M. meint hingegen, ich hätte geheult, weil mir das Schicksal in dem Moment nicht nur den Taj, sondern mindestens ebenso plastisch die Aussicht auf einen Indienurlaub auf der Toilette vor Augen führte.

Nun zum Schluß gelang es mir doch, die Bakterien durch den Konsum von etwa zehn Litern Wasser auszuschwemmen. Dennoch liess ich mich nicht davon abhalten, sicherheitshalber mit Frau K. von der deutschen Botschaft in Delhi per Mobiltelefon zu konferieren. Die wiederum empfahl mir Cenofloxilin, ohne es mir aber zu empfehlen, denn das darf sie bei einem Antibiotikum nicht. Dann schärfte sie mir ein, eine Apotheke mit regem Kundenverkehr zu wählen und mir vorher die Packung zeigen zu lassen.

Leider ist man in Indien seinem Rikshafahrer hilflos ausgeliefert und dessen Kumpel hat nun einmal eine Apotheke, die eher einem Kiosk gleicht, dafür aber anders als die Trinkhallen in Berlin gar keinen Kundenverkehr hat. Zum Ausgleich hat er auch keine Packungen, aber das Medikament wurde von dem besten multinationalen Unternehmen in Indien hergestellt, wie er mir treuherzig versicherte.

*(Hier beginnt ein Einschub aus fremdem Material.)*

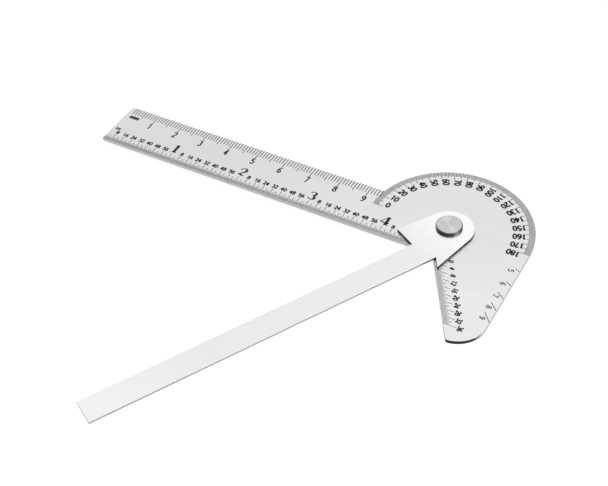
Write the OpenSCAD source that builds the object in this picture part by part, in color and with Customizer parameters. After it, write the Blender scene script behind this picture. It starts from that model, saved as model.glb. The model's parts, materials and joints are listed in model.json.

Die arme M. musste nun leider am nächsten Tag mit mir im Zug nach Jaipur fahren, denn der hat im Unterschied zu dem konfortablen Bus mit Klimaanlage eine Toilette. Sicher ist sicher! Das hat den Vorteil, das wir uns am Bahnhof in einer Reihe mit den VIPs und den Freiheitskämpfern anstellen durften, die in Indien in die gleiche Kategorie fallen wie die ausländischen Touristen. Der Nachteil ist, dass wir keinesfalls auf einer gemütlichen Bank sitzen dürfen wie auf dem Hinweg nach Agra, sondern uns sechs Stunden lang auf drei übereinanderhängende Pritschen betten müssen. Jedenfalls behauptete das unser freundlicher Rezeptionist, nachdem er zuerst sein Mittagessen mit uns geteilt und dann unsere Fahrkarte studiert hatte. Ich sehe der Reise trotzdem gelassen entgegen. Immerhin können wir dann endlich mal schlafen.